Sometimes you get the pleasure of meeting people who think differently than most. Rich, thankfully, is one of those individuals in the realm of worship leaders who speaks out regularly. I love and appreciate his ability to write thoughtfully and from his unique perspective.
I’ve known Rich for a few years now, and I’ve come to expect nothing less from him than thoughtful discourse and thought-provoking content on his site, RKblog.com. I think the thing I can put my finger on is that Rich thinks differently and expresses his thoughts not simply for the sake of stirring the pot, but for the sake of seeing the leaders of the Church advance in their understanding of why they do what they do.
Rich is a fantastic husband & dad, which is a greater legacy than any worship leader could hope to leave. I’m grateful that we have the opportunity today to hear from Rich and to get his take on the 5 Questions.
Rich has also graciously provided 3 copies of his book, The Six Hats of the Worship Leader (GREAT READ!) to three lucky winners. Read the whole post to see how you can enter!
Name || Rich Kirkpatrick
Church & Role || Our Savior’s Lutheran Church, San Clemente, CA – Worship Leader/Musician
Main Instrument || Piano/Keys
Fun Fact || My family dog, Copper the Dog, has quite a following on Facebook.
(All Emphasis from Chris)
1. How did you learn to/get into leading worship?
I was serving as a member of a large-church worship staff in the role of “Music Coordinator—rehearsal pianist, music copyist, and whatever it took to help the worship pastor. Our music director, asked me to “pray” about leading worship at a church plant with a friend of hers.
I did not know what “worship leader” was (since its was not even a term back then) or what a church plant was. That conversation set me on this journey over a couple decades in church music. I basically went from delivering pizzas to eventually leading worship in a megachurch—a decade-long process, but it seemed liked it went so fast.
There were few materials back then, and modern worship was just beginning. Music was my trained vocation, having spent some time in music vocational school. I never thought as a young adult that my training in modern music would actually fit in a local church. Now, it seems the norm. Boy, how things change.
I have to say that mentors have played a huge part in both getting me in the role and coaching me along the way. Along with that, my decision to get a theology degree have been huge positives.
2. What is the most helpful habit you have developed as a worship leader?
Community with other creatives has been something I did not know I needed until midway into my ministry career. The more I understand my peers and their off-platform process and preparation the better I can develop my own. It is one thing to watch the final product. It is another to actually get to know the thoughts, heart, and common struggles another worship leader has.
This is especially true if you can find someone a bit further along than you. Although, as that is getting harder for me to find, I learn a goldmine of knowledge and practice from my younger peers, too.
3) What has helped you develop as a worship leader?

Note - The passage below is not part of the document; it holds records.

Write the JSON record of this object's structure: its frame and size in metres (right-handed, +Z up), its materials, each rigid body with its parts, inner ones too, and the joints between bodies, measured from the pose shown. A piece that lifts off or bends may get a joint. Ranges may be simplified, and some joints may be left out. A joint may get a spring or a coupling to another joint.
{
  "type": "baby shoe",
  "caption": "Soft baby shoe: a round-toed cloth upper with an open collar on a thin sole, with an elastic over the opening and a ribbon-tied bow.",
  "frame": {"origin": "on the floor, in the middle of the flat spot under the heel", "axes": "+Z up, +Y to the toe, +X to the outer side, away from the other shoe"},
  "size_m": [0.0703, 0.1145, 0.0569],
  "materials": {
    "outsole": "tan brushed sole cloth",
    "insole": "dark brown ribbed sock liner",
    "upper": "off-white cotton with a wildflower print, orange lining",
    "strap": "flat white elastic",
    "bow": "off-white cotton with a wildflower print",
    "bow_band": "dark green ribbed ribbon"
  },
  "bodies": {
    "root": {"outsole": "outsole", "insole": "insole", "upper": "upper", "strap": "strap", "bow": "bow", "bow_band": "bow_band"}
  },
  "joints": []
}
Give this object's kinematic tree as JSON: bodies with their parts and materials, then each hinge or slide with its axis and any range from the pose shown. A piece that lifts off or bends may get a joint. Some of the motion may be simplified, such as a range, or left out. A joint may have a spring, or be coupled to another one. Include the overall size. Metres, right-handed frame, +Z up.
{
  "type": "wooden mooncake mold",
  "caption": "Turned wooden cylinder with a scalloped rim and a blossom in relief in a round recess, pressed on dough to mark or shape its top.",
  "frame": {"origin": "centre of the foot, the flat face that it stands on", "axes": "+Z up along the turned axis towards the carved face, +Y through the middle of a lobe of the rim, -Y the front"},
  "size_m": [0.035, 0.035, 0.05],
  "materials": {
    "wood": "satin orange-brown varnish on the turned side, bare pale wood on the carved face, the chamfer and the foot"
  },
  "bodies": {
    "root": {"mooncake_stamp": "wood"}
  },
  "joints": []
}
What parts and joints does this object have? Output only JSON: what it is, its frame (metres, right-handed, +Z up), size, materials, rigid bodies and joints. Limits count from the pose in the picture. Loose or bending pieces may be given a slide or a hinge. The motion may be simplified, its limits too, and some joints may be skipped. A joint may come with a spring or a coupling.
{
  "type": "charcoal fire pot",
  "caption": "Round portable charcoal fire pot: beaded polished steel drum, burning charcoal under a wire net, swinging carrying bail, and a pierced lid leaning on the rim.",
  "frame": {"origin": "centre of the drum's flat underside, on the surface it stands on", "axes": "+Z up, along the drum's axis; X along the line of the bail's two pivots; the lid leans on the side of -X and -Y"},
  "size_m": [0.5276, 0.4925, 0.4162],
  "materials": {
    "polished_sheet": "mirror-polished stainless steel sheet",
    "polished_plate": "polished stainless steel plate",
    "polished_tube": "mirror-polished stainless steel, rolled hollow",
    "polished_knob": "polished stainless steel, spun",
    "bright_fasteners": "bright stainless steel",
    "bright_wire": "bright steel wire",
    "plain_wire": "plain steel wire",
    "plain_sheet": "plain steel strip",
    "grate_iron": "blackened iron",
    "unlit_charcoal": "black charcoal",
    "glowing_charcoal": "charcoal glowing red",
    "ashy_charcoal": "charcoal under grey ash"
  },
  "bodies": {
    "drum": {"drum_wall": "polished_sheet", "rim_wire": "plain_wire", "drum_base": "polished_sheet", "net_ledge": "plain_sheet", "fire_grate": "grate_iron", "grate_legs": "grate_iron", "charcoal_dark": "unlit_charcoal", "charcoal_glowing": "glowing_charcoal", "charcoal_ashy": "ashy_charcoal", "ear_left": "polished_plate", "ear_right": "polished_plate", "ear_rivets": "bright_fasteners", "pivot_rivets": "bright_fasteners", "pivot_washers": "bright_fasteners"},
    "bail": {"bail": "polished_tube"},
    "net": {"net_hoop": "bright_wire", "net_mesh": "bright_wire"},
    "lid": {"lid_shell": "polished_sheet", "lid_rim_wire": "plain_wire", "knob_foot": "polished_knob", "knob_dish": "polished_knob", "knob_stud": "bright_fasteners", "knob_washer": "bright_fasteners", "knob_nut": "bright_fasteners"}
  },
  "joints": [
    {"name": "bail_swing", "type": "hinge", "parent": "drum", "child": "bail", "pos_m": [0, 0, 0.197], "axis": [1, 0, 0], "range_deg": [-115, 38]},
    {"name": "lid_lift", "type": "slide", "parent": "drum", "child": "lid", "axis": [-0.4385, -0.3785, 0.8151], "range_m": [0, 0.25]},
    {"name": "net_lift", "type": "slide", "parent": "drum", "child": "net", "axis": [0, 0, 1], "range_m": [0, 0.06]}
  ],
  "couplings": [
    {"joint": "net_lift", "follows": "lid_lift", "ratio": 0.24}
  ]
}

Experience cannot be underrated. I was not a very good worship leader to the small group of people in my first church that suffered through my emotional and leadership development. We all have to start somewhere. It seems that today there is too much pressure for a young 20-something who has to be fully experienced and in front of a megachurch. People need development, and it seems I expected this in myself. This led me to further my network, schooling, mentorships and experiences as a worship leader.
4) What’s one thing you wish you would have known 10 years ago?
I am not called to be a “worship leader.” Being a worship leader is a role, loosely constructed for today’s purposes. But, it is not a timeless calling. My deeper calling as a father, husband, friend, and servant in the local church supersede the common misconception and elevation of “worship leader” today.
I believe the higher calling that I have is that of an artist. I serve the purposes of the Church and of my community through the creative skills and leadership I have, rather than through this one, boxed-in role called “worship leader.”
So, ten years ago I would have told myself to get over quickly the platform, adulation, appreciation and mini-celebrity that worship leaders experience—for a short time. It ends. It ebbs and flows. It comes and goes. Building people is what lasts, not your last worship set or cool platform design.
5) If you could only give one piece of advice to a growing worship leader, what would it be?
Think longer term. Plan on yourself not being in the role you are in by finding your replacement and what your next step will be like. For one, you cannot judge leadership on a single weekend.
And, think of investing in what lasts beyond you—your tenure or your leadership—will be healthy. We are not as important as we think we are. Sitting in the seat of worship leader is a role. What are you and I doing beyond that to build the Kingdom?
Such great stuff. I really appreciated Rich’s note about how there seems to be a lot of pressure for young 20-somethings to take such a prominent place of leadership in large churches now a days without the support they need. I don’t think the goal is to not give young leaders the opportunities, but rather to take the time and energy to mentor them, develop them, and love them well.